• _Exercise instructions_: Nothing but the lines from the one containing "UP_RING_TILT, UP_FERRULE_TILT, UPPER_STRAP)" down to the one containing "bpy.data.objects.remove(obj)", both included, should be echoed, and each exactly as it stands.

[BEGIN Provided information]

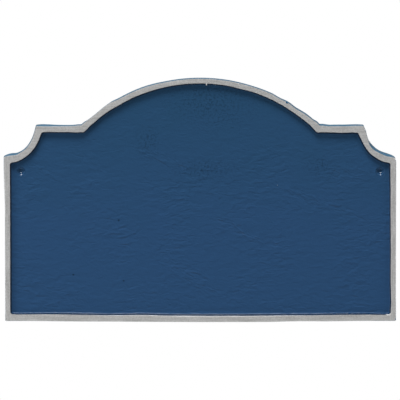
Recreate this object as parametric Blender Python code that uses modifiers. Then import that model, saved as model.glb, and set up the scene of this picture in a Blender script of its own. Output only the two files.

[END Provided information]
[BEGIN Provided information]

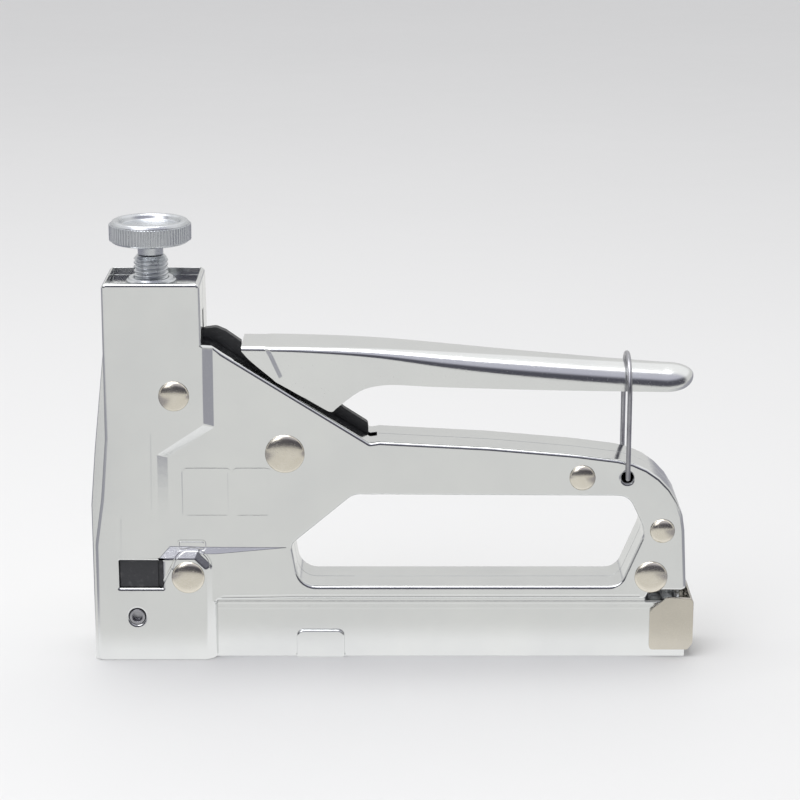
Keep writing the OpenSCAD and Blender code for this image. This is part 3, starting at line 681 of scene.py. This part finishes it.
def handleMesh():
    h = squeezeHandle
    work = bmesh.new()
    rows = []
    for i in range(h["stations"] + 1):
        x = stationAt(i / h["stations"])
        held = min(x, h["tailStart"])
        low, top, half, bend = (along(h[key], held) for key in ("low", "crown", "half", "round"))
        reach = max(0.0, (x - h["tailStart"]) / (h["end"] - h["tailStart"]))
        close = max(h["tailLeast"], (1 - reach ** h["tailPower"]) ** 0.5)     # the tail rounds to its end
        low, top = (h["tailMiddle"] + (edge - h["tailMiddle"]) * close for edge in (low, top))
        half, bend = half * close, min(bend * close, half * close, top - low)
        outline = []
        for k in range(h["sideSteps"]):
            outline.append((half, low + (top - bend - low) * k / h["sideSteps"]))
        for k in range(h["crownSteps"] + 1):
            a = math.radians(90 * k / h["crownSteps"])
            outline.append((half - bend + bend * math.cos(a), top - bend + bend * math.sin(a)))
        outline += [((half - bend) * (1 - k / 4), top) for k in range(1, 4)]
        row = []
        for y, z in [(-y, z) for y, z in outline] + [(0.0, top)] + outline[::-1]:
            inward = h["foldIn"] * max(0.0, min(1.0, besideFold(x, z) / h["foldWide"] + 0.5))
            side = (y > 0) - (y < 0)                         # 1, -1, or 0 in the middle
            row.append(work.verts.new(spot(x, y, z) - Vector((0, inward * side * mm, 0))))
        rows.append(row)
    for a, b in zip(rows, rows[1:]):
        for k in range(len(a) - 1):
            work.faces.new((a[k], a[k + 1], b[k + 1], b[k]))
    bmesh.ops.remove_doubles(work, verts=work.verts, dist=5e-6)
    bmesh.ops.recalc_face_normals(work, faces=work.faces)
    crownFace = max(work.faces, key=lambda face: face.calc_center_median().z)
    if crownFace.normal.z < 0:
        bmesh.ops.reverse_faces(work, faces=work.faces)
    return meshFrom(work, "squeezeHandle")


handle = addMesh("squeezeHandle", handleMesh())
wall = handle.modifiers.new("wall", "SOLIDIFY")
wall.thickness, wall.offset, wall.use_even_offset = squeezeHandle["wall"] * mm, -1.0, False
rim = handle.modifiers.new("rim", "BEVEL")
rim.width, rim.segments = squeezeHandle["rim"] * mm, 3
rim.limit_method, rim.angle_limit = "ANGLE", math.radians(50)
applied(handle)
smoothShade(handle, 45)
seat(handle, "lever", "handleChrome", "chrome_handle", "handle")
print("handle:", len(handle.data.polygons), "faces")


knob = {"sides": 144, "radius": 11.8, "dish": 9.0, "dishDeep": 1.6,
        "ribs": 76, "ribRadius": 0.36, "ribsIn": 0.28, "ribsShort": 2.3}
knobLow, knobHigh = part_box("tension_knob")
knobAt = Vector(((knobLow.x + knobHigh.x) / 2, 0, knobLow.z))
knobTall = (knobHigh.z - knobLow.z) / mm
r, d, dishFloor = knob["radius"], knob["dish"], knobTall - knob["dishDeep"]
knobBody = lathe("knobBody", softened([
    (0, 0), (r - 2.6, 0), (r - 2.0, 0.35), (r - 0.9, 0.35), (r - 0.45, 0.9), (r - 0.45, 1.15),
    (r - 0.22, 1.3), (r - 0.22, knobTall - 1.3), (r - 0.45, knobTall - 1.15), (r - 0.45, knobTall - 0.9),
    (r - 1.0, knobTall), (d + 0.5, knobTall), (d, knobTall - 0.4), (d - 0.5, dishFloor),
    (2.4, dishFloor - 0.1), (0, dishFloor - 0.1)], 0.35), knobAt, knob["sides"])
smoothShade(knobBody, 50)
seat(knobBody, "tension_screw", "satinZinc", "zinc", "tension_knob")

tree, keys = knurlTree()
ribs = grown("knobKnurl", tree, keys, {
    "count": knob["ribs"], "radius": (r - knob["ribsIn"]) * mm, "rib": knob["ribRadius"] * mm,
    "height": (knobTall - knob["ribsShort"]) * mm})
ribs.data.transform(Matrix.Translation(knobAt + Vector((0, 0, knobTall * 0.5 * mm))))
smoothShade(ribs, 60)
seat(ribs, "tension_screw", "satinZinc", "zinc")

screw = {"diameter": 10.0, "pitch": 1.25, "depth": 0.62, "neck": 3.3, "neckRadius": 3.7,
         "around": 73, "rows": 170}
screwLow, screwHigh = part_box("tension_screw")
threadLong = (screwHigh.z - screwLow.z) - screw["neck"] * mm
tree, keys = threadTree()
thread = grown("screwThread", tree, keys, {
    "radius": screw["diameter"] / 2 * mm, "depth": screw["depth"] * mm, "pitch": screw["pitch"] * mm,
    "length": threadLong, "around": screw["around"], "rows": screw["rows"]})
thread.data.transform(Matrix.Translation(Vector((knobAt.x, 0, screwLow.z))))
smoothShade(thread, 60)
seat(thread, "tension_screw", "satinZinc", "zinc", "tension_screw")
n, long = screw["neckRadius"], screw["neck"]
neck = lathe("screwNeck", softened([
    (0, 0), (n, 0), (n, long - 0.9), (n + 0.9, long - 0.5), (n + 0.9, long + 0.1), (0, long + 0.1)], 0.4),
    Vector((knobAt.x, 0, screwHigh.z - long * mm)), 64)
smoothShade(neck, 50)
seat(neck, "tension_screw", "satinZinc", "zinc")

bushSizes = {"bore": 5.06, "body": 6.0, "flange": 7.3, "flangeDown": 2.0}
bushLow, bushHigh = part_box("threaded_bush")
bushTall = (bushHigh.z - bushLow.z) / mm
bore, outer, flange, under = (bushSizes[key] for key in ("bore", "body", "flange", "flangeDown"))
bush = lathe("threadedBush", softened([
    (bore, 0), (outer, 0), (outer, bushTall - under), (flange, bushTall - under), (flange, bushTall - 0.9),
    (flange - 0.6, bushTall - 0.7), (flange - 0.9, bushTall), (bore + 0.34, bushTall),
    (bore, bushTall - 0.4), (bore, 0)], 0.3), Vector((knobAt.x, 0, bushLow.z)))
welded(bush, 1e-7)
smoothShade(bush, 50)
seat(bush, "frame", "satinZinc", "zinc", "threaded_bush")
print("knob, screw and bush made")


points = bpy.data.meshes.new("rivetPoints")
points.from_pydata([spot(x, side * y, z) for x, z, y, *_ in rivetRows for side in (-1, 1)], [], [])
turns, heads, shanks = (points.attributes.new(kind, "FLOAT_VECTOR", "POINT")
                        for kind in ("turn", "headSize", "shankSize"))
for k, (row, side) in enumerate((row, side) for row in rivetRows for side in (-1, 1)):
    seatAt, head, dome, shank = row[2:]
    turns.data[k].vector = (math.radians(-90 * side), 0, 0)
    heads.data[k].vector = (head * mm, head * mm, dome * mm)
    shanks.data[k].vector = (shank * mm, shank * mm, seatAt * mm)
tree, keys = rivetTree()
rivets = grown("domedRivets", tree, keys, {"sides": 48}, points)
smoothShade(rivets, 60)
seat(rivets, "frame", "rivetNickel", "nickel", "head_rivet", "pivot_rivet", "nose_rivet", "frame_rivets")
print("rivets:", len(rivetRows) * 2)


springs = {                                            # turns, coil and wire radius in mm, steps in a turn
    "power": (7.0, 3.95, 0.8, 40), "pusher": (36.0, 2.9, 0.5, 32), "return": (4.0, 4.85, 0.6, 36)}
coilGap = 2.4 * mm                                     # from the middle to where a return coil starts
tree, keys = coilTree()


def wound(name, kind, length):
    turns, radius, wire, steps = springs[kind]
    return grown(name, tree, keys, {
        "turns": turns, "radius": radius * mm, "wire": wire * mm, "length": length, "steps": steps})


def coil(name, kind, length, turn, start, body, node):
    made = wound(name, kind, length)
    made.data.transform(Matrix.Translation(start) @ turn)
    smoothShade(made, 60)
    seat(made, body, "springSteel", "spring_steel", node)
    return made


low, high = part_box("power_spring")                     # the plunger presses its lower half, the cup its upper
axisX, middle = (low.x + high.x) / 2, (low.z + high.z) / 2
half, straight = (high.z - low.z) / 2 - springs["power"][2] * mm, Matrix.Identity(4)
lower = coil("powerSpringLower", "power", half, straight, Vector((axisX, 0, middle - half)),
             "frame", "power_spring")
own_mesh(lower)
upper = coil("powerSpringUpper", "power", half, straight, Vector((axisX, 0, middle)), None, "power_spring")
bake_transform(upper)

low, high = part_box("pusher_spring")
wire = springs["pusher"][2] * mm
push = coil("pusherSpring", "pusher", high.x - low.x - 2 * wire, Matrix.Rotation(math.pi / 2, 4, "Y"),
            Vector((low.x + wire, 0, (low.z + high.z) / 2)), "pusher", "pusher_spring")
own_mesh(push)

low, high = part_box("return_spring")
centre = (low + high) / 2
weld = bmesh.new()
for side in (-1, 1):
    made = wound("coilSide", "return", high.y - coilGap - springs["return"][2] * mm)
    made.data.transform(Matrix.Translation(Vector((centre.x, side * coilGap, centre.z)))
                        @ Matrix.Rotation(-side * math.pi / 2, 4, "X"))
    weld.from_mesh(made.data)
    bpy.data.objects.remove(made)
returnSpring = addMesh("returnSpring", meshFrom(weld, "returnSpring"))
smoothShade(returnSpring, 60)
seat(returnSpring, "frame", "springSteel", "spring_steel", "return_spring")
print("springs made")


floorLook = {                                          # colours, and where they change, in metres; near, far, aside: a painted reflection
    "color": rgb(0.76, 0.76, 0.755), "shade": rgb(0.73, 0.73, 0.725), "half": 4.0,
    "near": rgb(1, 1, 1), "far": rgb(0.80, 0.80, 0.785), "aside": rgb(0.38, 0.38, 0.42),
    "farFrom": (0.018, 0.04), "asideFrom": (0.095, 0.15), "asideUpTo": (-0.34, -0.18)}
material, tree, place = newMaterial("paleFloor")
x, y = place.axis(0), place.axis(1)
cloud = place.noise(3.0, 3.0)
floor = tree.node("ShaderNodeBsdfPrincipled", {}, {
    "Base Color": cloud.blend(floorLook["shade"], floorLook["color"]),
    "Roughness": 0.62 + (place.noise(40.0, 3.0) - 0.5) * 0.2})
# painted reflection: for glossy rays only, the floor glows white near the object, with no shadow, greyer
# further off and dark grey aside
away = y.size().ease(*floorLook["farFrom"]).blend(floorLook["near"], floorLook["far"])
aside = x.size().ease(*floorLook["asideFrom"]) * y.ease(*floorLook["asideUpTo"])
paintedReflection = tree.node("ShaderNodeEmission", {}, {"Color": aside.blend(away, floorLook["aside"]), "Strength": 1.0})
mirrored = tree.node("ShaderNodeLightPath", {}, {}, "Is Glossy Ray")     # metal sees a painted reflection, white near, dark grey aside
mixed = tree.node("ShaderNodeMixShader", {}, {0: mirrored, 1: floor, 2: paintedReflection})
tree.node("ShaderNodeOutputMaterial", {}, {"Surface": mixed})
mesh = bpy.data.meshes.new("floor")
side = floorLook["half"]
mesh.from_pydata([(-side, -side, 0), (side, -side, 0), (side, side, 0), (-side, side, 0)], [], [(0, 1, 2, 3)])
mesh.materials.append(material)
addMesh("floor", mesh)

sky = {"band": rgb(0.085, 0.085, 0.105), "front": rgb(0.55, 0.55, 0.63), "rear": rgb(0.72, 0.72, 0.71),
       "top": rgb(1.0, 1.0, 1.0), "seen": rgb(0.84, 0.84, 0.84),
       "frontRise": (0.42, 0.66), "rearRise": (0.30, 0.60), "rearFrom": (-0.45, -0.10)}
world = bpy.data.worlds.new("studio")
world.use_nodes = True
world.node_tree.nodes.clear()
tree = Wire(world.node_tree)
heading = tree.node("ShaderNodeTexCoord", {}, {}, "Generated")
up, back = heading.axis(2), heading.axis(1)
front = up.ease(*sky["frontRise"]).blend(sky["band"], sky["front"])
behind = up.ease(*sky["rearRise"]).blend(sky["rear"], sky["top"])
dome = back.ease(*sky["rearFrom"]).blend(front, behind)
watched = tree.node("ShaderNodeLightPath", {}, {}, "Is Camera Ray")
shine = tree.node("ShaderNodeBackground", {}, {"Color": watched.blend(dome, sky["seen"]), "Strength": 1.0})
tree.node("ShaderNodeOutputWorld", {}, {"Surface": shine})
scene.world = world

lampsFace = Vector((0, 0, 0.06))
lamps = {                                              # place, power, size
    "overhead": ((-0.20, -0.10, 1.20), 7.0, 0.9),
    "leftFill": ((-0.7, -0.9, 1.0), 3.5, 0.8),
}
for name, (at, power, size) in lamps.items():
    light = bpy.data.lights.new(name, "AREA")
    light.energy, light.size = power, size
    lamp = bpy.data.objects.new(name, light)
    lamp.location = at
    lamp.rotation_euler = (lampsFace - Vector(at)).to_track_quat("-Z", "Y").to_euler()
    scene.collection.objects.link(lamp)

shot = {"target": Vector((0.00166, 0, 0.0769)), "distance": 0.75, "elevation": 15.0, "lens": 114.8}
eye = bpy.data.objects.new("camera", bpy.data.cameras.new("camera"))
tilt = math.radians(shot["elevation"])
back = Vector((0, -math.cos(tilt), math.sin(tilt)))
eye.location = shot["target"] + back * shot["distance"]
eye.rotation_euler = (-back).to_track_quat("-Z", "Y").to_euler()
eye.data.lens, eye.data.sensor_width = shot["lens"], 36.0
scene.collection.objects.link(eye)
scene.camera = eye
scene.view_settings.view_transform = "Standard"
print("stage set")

[END Provided information]
[BEGIN Provided information]

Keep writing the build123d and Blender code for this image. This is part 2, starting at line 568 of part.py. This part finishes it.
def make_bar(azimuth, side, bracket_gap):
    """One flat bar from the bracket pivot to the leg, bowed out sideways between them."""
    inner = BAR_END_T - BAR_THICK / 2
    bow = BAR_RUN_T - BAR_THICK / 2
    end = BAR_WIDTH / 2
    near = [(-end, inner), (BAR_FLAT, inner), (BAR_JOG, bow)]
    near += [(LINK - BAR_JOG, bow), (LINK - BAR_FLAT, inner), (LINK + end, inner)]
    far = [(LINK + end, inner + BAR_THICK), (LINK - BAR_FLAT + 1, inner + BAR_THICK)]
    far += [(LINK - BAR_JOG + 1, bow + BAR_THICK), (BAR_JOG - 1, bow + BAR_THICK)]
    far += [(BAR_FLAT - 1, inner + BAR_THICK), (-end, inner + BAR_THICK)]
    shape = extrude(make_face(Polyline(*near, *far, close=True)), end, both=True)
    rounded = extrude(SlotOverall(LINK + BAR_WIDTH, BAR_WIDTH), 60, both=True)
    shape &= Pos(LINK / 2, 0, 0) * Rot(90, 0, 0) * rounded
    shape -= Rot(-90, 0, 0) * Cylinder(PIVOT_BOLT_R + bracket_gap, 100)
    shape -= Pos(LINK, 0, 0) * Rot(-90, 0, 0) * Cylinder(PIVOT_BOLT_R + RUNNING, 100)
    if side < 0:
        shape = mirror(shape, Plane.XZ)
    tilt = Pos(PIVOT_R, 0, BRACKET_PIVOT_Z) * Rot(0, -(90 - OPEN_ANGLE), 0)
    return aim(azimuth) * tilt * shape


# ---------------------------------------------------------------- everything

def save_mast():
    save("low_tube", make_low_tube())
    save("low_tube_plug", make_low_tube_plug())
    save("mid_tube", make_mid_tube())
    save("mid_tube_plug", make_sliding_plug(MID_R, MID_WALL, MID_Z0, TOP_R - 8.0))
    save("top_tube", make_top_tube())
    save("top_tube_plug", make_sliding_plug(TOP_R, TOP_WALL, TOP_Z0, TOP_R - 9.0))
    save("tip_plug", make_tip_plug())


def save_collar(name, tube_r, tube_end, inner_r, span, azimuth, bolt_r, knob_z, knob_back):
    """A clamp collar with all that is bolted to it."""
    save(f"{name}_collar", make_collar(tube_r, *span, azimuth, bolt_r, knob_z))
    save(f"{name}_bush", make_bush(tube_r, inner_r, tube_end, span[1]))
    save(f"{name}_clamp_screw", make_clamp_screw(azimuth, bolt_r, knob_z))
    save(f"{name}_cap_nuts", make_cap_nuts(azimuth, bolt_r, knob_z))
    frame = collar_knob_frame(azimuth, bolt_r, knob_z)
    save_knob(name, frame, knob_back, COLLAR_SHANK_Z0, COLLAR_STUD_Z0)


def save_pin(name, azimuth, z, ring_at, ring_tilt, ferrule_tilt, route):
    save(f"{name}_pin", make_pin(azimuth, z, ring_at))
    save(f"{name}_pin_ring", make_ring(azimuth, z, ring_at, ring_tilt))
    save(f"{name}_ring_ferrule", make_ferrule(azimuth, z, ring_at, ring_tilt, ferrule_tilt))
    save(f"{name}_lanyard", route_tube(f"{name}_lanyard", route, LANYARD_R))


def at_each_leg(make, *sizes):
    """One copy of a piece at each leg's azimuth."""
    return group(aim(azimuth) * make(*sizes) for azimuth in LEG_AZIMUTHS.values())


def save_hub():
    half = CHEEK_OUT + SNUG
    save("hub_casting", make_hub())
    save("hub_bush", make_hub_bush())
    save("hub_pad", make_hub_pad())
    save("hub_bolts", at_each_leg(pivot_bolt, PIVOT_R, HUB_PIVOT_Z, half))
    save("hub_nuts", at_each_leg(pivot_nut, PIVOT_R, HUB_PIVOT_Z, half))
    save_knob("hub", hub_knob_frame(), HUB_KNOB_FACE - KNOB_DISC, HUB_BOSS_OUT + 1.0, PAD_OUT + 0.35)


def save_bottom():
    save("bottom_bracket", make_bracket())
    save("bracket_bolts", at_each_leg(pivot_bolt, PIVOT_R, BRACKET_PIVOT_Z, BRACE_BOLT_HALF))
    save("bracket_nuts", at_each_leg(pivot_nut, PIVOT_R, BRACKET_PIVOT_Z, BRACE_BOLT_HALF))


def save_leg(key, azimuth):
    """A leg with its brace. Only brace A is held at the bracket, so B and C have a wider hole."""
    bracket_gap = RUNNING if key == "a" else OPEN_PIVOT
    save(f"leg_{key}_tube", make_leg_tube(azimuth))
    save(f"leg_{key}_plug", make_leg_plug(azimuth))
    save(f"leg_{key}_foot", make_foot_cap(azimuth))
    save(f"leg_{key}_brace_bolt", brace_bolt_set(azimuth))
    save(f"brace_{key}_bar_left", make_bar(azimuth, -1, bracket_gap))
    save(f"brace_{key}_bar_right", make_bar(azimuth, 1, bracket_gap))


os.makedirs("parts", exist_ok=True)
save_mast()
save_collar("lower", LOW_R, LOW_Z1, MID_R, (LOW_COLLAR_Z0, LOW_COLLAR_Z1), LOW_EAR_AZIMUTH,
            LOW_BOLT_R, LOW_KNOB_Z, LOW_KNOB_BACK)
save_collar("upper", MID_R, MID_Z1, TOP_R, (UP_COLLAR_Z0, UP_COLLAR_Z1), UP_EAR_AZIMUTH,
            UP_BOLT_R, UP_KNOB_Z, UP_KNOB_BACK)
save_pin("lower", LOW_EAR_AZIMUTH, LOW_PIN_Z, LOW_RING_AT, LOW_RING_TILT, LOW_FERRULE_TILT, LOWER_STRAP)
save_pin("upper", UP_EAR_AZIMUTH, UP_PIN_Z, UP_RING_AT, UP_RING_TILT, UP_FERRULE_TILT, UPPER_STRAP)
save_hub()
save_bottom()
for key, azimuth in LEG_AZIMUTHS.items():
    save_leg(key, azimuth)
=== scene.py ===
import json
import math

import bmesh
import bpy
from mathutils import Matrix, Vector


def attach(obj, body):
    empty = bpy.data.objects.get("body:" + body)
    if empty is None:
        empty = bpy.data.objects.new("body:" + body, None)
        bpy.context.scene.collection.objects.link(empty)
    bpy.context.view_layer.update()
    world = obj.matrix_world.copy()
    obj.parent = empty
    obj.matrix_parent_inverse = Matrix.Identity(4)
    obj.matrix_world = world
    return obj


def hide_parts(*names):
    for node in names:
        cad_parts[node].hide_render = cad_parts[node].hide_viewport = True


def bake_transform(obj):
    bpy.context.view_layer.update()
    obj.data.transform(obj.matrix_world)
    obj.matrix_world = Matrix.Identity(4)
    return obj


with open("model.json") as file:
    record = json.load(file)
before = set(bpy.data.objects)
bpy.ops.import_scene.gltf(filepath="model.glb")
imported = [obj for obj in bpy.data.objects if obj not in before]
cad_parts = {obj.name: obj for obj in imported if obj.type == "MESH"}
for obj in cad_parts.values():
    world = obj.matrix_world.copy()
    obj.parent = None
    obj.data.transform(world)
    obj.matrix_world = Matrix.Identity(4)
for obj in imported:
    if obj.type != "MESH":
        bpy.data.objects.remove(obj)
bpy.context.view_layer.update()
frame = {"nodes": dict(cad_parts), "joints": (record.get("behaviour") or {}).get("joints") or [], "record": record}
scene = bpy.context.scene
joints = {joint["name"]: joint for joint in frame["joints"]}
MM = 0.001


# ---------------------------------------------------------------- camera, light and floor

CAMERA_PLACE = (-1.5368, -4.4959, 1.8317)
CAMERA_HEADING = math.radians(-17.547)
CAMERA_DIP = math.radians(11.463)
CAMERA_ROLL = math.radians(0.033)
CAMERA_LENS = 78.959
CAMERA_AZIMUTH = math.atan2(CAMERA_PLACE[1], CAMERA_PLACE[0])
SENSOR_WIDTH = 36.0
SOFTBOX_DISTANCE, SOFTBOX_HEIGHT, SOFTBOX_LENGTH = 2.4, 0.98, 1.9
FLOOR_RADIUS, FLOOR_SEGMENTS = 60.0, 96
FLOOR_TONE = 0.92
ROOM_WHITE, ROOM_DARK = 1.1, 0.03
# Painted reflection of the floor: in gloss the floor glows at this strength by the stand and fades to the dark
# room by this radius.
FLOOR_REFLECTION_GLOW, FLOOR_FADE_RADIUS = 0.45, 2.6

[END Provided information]

• _Written solution_:
save_pin("upper", UP_EAR_AZIMUTH, UP_PIN_Z, UP_RING_AT, UP_RING_TILT, UP_FERRULE_TILT, UPPER_STRAP)
save_hub()
save_bottom()
for key, azimuth in LEG_AZIMUTHS.items():
    save_leg(key, azimuth)
=== scene.py ===
import json
import math

import bmesh
import bpy
from mathutils import Matrix, Vector


def attach(obj, body):
    empty = bpy.data.objects.get("body:" + body)
    if empty is None:
        empty = bpy.data.objects.new("body:" + body, None)
        bpy.context.scene.collection.objects.link(empty)
    bpy.context.view_layer.update()
    world = obj.matrix_world.copy()
    obj.parent = empty
    obj.matrix_parent_inverse = Matrix.Identity(4)
    obj.matrix_world = world
    return obj


def hide_parts(*names):
    for node in names:
        cad_parts[node].hide_render = cad_parts[node].hide_viewport = True


def bake_transform(obj):
    bpy.context.view_layer.update()
    obj.data.transform(obj.matrix_world)
    obj.matrix_world = Matrix.Identity(4)
    return obj


with open("model.json") as file:
    record = json.load(file)
before = set(bpy.data.objects)
bpy.ops.import_scene.gltf(filepath="model.glb")
imported = [obj for obj in bpy.data.objects if obj not in before]
cad_parts = {obj.name: obj for obj in imported if obj.type == "MESH"}
for obj in cad_parts.values():
    world = obj.matrix_world.copy()
    obj.parent = None
    obj.data.transform(world)
    obj.matrix_world = Matrix.Identity(4)
for obj in imported:
    if obj.type != "MESH":
        bpy.data.objects.remove(obj)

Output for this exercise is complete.